There is Islamic philosophy and there are Muslim philosophers. Until now, there is no escape from the label “Islamic” in Islamic philosophy; the current historical period still requires it, and both philosophers and their people do not want to, or are unable to, avoid it for now. It is their title of difference, existence and resistance; and they have that right. Some of these philosophers have more prominence in the West than others; some of them are not known at all, or hardly known, even in Islamic studies departments; some of them are read only as scholars, reformists, progressists, or as theologians; and are not labeled philosophers. Some of them are specialized in Western philosophy, but they are hardly read or quoted by Western scholars working on the same philosophy. Some of them have developed clear and modern methodologies of reading the Islamic tradition or have developed critiques of Western modernity, but they are often read only by scholars of Islam in Islamic studies departments or Asian studies departments, and alike departments, and are hardly studied in modern philosophy departments. This is no wonder since only few works are available, for example, of the contemporary philosophers. Even scholars that are over-consumed, like Mohamed Abed Aljabri, Mohamed Arkoun, Nasr Hamid Abu Zayd or Hassan Hanafi, are only minimally translated in English. Added to this, the new methodologies developed by these scholars are hardly translated into methods of research in the social sciences. Sociological and anthropological scholars of Islam writing in English or French, for instance, still use frameworks of Western scholars in the field in their study of Muslim societies and minorities; they are unable to develop sociological apparatuses based on contemporary Muslim reformists, basically because they do not have access to their full works in the languages they command, or simply because they is no intellectual will to take that step. As to classical Islamic philosophy, the works devoted to it can be listed, and mostly include the interesting endeavours of Henry Corbin, Montgommery Watt, Majid Fakhry, Seyyed Hussein Nasr, Hamid Dabashi, Oliver Leaman, besides some others like Jon McGinnis and David Reisman, Peter Adamson and Richard C. Taylor, and Roy Jackson.

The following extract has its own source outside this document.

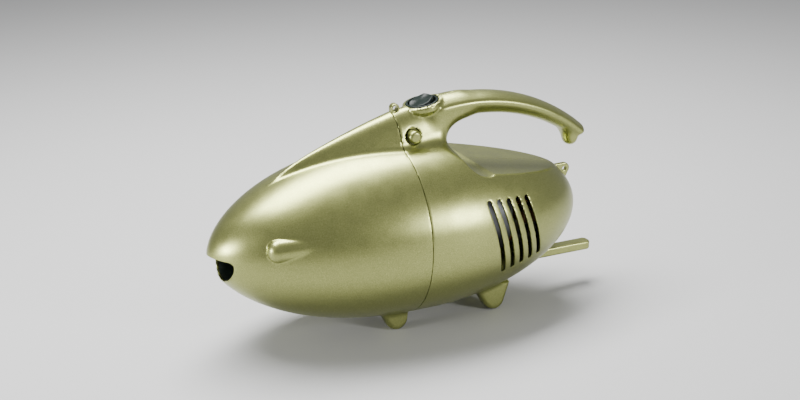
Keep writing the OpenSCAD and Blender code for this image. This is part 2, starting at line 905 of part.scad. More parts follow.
module brush_springs() {
    color(steel) for (s = [-1, 1], i = [0:3])
        translate([95, s * (25 + 2 * i), axis_z])
            rotate([-90, 0, 0]) rotate_extrude($fn = 32) translate([2, 0]) circle(r = 0.4, $fn = 16);
}

module rear_motor_mount() {
    color("#3a3a3a") difference() {
        union() {
            disc_x(18.2, 107, 115);
            disc_x(21, 111.1, 115);
        }
        disc_x(12.5, 106, 112);
    }
}

module capacitor() {
    color("#c9a23a") block([66, -4.5, axis_z - 54], [86, 4.5, axis_z - 41]);
    color(steel) for (x = [70, 82]) rod_z_lead(x);
}

// Short wire standing up from the capacitor
module rod_z_lead(x) {
    translate([x, 0, axis_z - 41]) cylinder(r = 0.5, h = 4.5, $fn = 24);
}

dust_cup();
inlet_duct();
flap_pin();
inlet_flap();
cup_seal();
filter_frame();
filter_cage();
filter_bag();
bulkhead();
motor_front_seal();
housing_left();
housing_right();
housing_screws();
tail_bar();
front_strap_lug();
rear_strap_lug();
cord_gland();
switch_body();
switch_rocker();
rocker_pin();
switch_terminals();
power_leads();
release_button();
latch_arm();
button_spring();
fan_housing();
diffuser();
impeller();
impeller_nut();
impeller_spacer();
motor_shaft();
front_bearing();
rear_bearing();
armature_core();
armature_windings();
commutator();
stator_core();
field_coils();
front_bracket();
rear_bracket();
motor_bolts();
brush_holders();
carbon_brushes();
brush_springs();
rear_motor_mount();
capacitor();
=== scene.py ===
import json
import math

import bpy
import numpy as np
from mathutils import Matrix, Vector


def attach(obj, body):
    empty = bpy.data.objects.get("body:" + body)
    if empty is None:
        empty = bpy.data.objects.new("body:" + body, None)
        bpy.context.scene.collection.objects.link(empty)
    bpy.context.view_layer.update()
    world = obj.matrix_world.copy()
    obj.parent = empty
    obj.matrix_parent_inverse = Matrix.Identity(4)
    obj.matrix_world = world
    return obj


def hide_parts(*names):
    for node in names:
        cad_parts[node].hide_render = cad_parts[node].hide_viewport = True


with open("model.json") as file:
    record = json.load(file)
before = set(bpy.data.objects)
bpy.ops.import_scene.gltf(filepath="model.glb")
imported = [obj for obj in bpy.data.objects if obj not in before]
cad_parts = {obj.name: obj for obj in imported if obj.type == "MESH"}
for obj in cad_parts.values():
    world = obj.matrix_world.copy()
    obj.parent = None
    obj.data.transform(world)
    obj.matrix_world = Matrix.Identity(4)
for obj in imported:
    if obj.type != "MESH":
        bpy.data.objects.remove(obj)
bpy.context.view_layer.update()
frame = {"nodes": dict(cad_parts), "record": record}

# Hand-held vacuum cleaner. The shells and the small outside pieces are drawn as distance fields
# in the CAD's own frame, in millimetres, and meshed here. The filter bag is a lofted sheet.
# Everything else is a CAD node with a finished material. X runs from nose to tail, Y across
# with the photo's side negative, and Z up.

MM = 0.001

# ---------- main dimensions, in millimetres ----------
# The body's curves are the CAD's. The joint's gap, the finger gap, the slots, the grip with its
# free end, the feet, the bar and the button follow the photo and differ a little from the CAD.
AXIS_Z = 84.5
BODY_R = 74.0
NOSE_LEN, NOSE_P, NOSE_Q = 179.0, 2.41, 1.63
TAIL_LEN, TAIL_P, TAIL_Q = 155.5, 1.94, 1.93
WALL = 2.5
SEAM_X = -16.5
SEAM_GAP = 0.45
RIDGE_X0, RIDGE_FADE_X, RIDGE_SINK = -126.0, -90.0, 13.0
RIDGE_ARC_X, RIDGE_ARC_Z, RIDGE_ARC_R = 157.5, -419.8, 628.8
RIDGE_FRONT_HALF_W, RIDGE_SEAM_HALF_W, ROOT_HALF_W = 2.0, 19.0, 15.5
ROOT_X1 = 48.0
GRIP_X, GRIP_Z, GRIP_R = 48.5, 12.0, 180.8
GRIP_A0, GRIP_A1 = math.radians(-12), math.radians(41.0)
GRIP_H_FRONT, GRIP_H_REAR = 21.8, 14.0
GRIP_HALF_W_FRONT, GRIP_HALF_W_REAR = 15.0, 12.5
GAP_X, GAP_Z, GAP_R = 47.2, 152.5, 19.0
SCOOP_Z0, SCOOP_SLOPE = 142.9, -0.168
SWITCH_X, SWITCH_Z, SWITCH_TILT = 9.0, 188.8, math.radians(10.8)
SWITCH_R, SWITCH_WELL_R, SWITCH_CAN_R, SWITCH_BORE_R = 13.8, 12.8, 12.6, 11.7
ROCKER_TILT, ROCKER_R, ROCKER_DISH_R = math.radians(12), 10.5, 17.0
BUTTON_X, BUTTON_Z, BUTTON_HOLE_R = -6.4, 165.6, 6.9
BUTTON_STEM_R, BUTTON_FACE_R, BUTTON_RIM_R, BUTTON_FACE_Y = 5.4, 3.9, 8, -21.8
FOOT_TOP, FOOT_Y, FOOT_HALF_W = 20.0, 22, 5.8
# x of each foot's front, sole and rear
FRONT_FOOT = (-41, -25, -11)
REAR_FOOT = (50.5, 69, 81.5)
SIDE_LUG_FRONT, SIDE_LUG_REAR = (-134.6, 42.6, 97.8), (-100, 49.8, 100.0)
SIDE_LUG_R, SIDE_LUG_SQUASH = 8.8, 0.92
HOOK_TOP, HOOK_TIP, HOOK_R = (150.5, 0, 150), (154.4, 0, 138.8), 6.4
SLOT_COUNT, SLOT_PITCH, SLOT_R = 5, 9.75, 2.1
SLOT_TOP, SLOT_TOP_DROP = (39, 115.9), 0.8
SLOT_FOOT, SLOT_FOOT_RISE = (54.8, 54.7), 1.5
SLOT_INNER_Y = 25
MOUTH_HALF_W, MOUTH_DEPTH, MOUTH_REAR_X = 24.9, 19.2, -140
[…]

To say the least here, Islamic philosophy should neither be considered identical to nor alien to Greek or modern Western philosophy, since such presuppositions deprive it of the right to exist and the right to difference, if it opts for difference. First, it has established itself as an independent tradition for fifteen centuries, despite the controversies about what is and what is not philosophic in it. It has contributed to philosophy debates in both cases. Second, the socio-political and intellectual conditions that contributed to the flourishing of early Islamic philosophy are different from the current ones. It is erroneous to essentialize it or expect it to either abide by norms of a different (and dominant) philosophy. It is not philosophic to expect such a thing. The classical search for truth, and now the modern search for liberty and justice should be the norms, and not mere “intellectual judo.” Re-grounding philosophy seems a must for all traditions, for common survival, and for diversity.